▶ [CHALLENGE]
Repeat all entries exactly.

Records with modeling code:
=-=-=

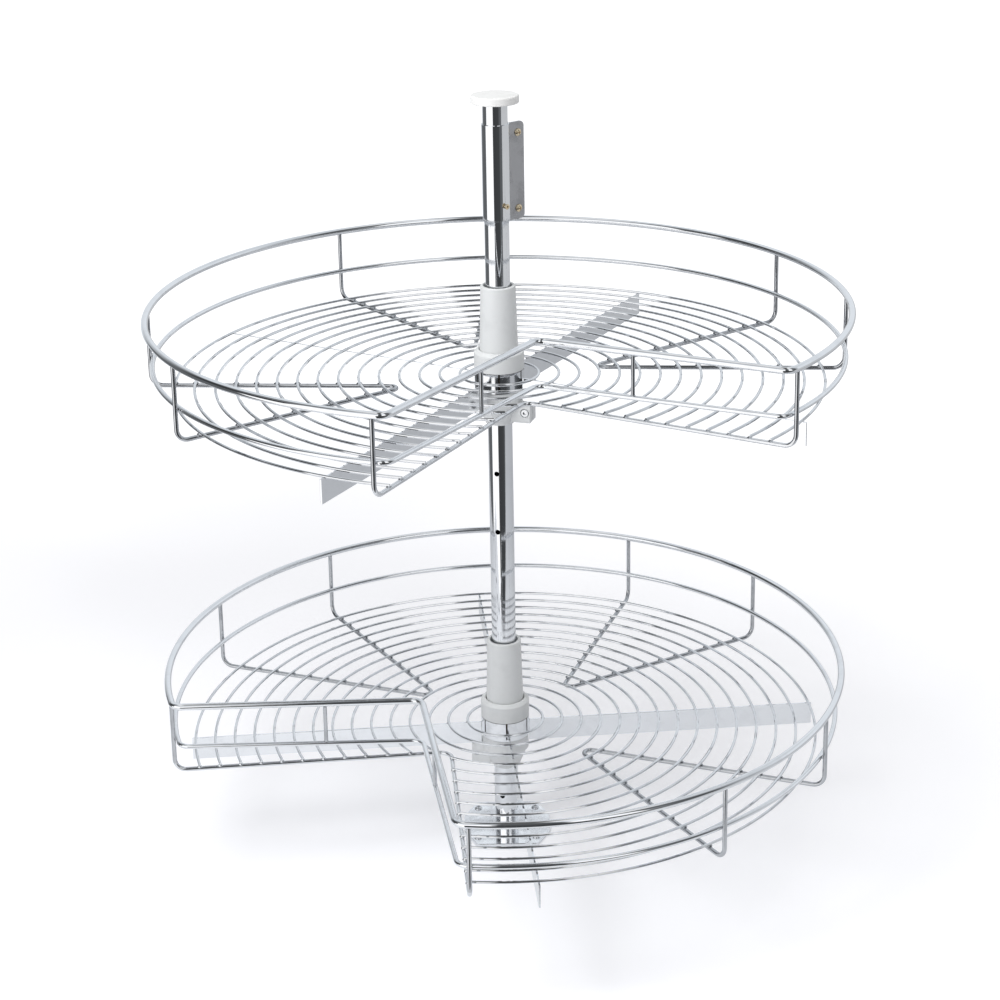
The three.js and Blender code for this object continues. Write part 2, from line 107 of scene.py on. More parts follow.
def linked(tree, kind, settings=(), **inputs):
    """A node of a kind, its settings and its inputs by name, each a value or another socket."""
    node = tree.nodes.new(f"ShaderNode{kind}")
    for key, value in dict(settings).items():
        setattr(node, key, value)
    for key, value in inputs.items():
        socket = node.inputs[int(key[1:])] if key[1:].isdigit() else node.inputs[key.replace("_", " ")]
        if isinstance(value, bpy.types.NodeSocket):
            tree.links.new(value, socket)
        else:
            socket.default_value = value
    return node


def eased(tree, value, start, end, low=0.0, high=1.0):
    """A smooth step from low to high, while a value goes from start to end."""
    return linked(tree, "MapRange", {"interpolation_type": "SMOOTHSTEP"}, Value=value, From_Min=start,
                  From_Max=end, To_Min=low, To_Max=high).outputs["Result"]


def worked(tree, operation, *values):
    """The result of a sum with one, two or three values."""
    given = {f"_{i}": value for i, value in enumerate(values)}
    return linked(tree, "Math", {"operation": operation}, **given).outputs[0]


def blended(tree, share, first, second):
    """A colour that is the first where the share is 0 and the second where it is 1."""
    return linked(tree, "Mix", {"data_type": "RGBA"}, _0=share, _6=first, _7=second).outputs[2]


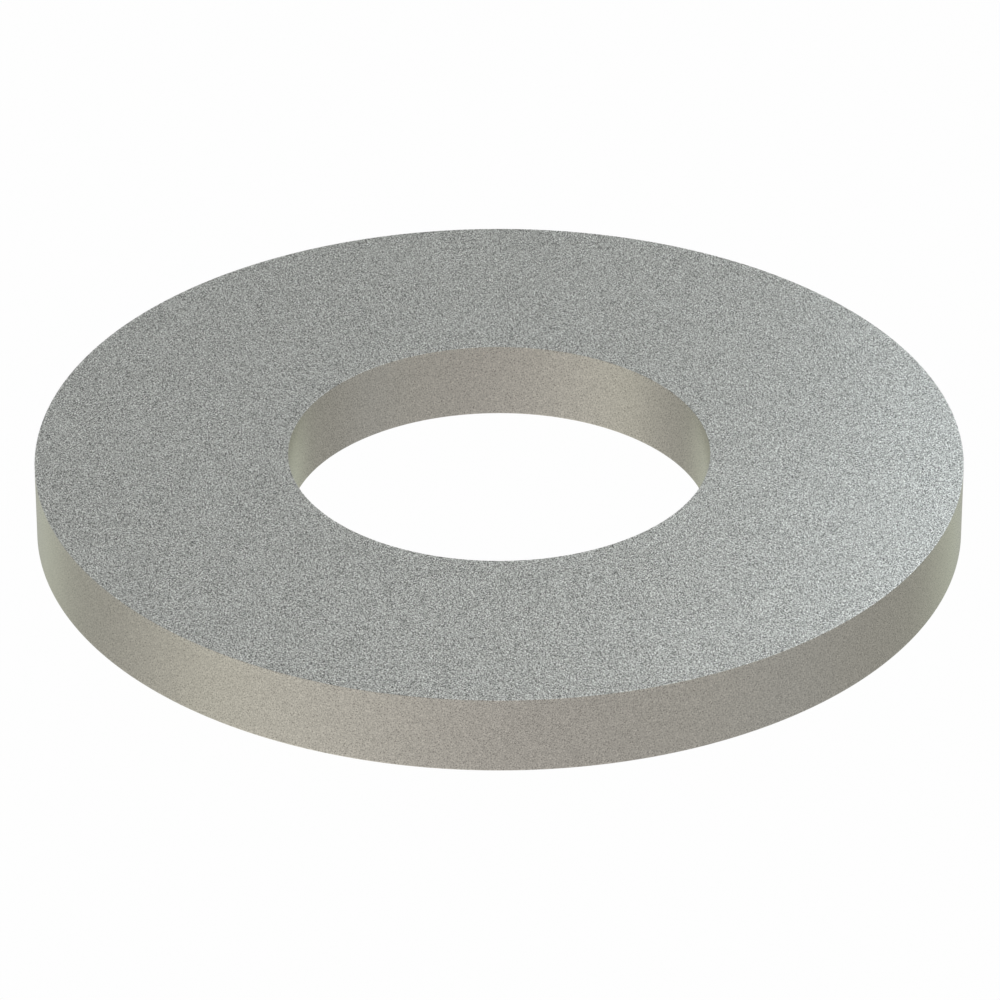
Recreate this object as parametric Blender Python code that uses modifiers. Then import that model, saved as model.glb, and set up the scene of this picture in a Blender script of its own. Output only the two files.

=-=-=

▶ [OUTPUT FOR THIS TASK]
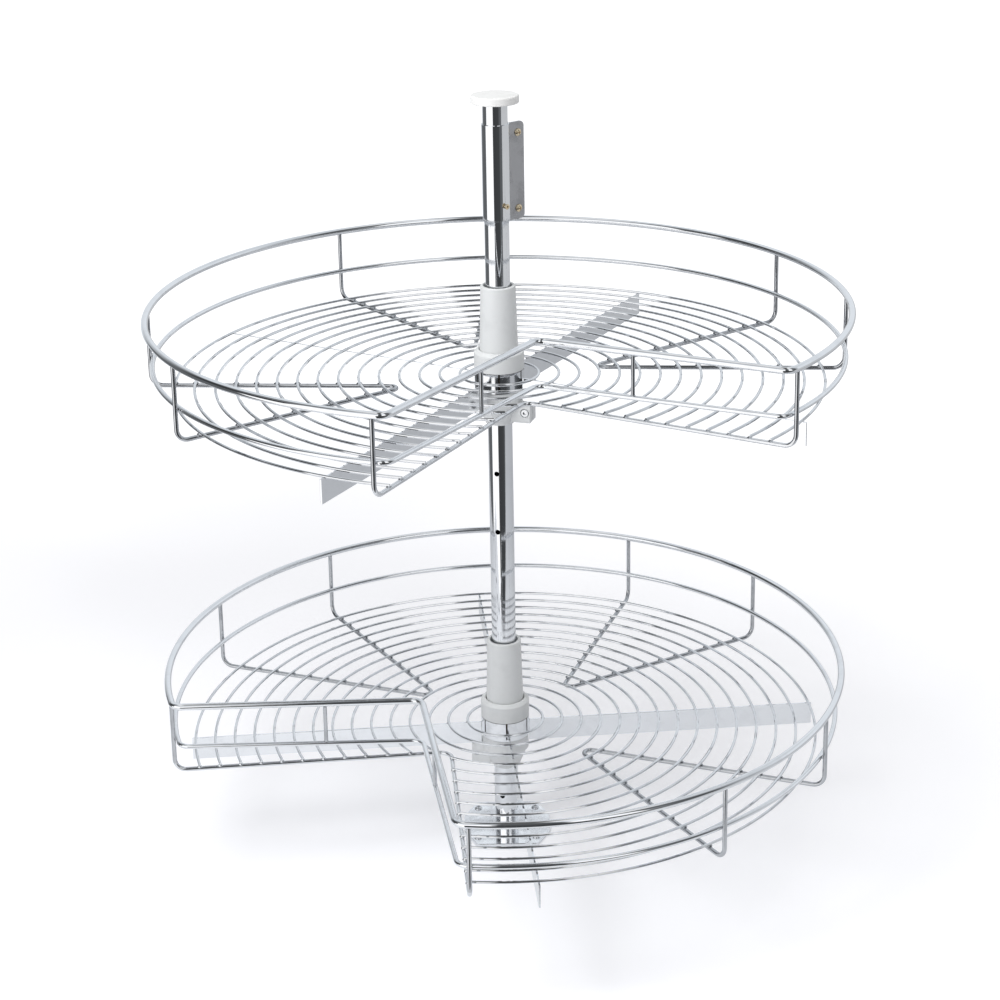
The three.js and Blender code for this object continues. Write part 2, from line 107 of scene.py on. More parts follow.
def linked(tree, kind, settings=(), **inputs):
    """A node of a kind, its settings and its inputs by name, each a value or another socket."""
    node = tree.nodes.new(f"ShaderNode{kind}")
    for key, value in dict(settings).items():
        setattr(node, key, value)
    for key, value in inputs.items():
        socket = node.inputs[int(key[1:])] if key[1:].isdigit() else node.inputs[key.replace("_", " ")]
        if isinstance(value, bpy.types.NodeSocket):
            tree.links.new(value, socket)
        else:
            socket.default_value = value
    return node


def eased(tree, value, start, end, low=0.0, high=1.0):
    """A smooth step from low to high, while a value goes from start to end."""
    return linked(tree, "MapRange", {"interpolation_type": "SMOOTHSTEP"}, Value=value, From_Min=start,
                  From_Max=end, To_Min=low, To_Max=high).outputs["Result"]


def worked(tree, operation, *values):
    """The result of a sum with one, two or three values."""
    given = {f"_{i}": value for i, value in enumerate(values)}
    return linked(tree, "Math", {"operation": operation}, **given).outputs[0]


def blended(tree, share, first, second):
    """A colour that is the first where the share is 0 and the second where it is 1."""
    return linked(tree, "Mix", {"data_type": "RGBA"}, _0=share, _6=first, _7=second).outputs[2]


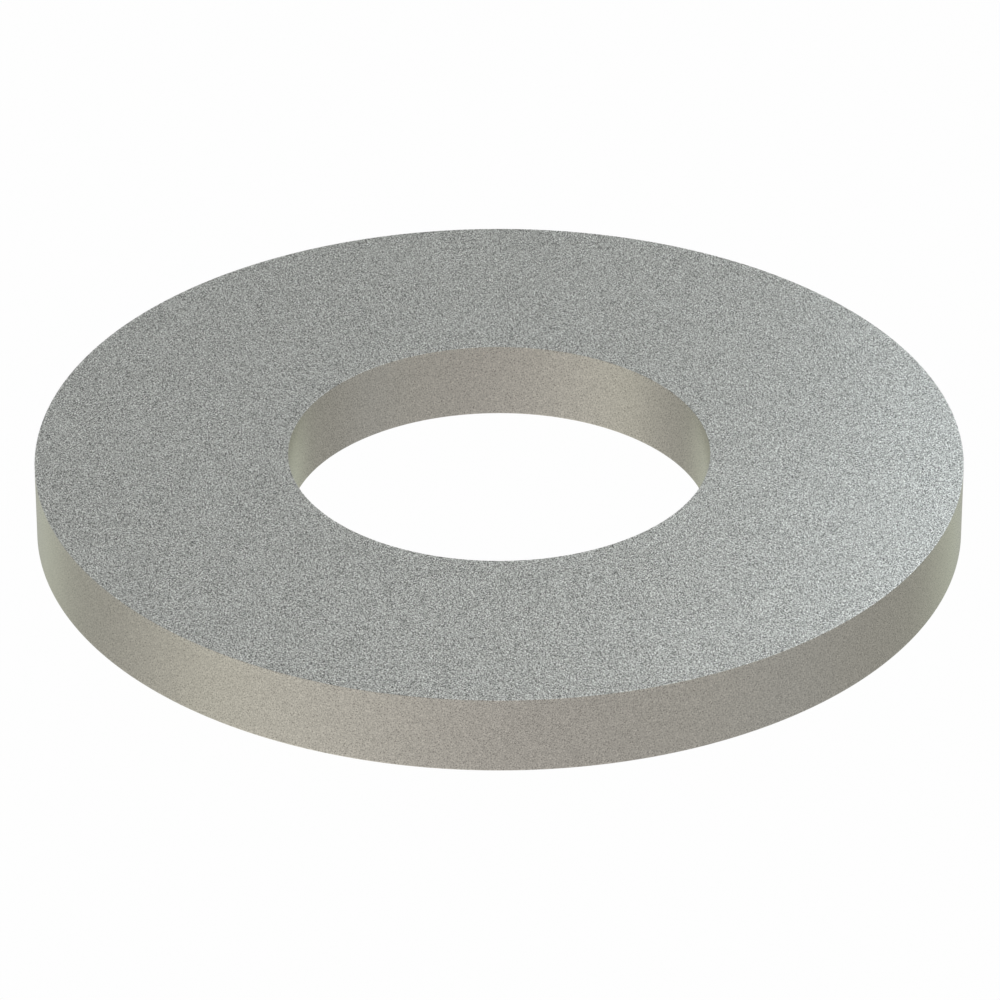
Recreate this object as parametric Blender Python code that uses modifiers. Then import that model, saved as model.glb, and set up the scene of this picture in a Blender script of its own. Output only the two files.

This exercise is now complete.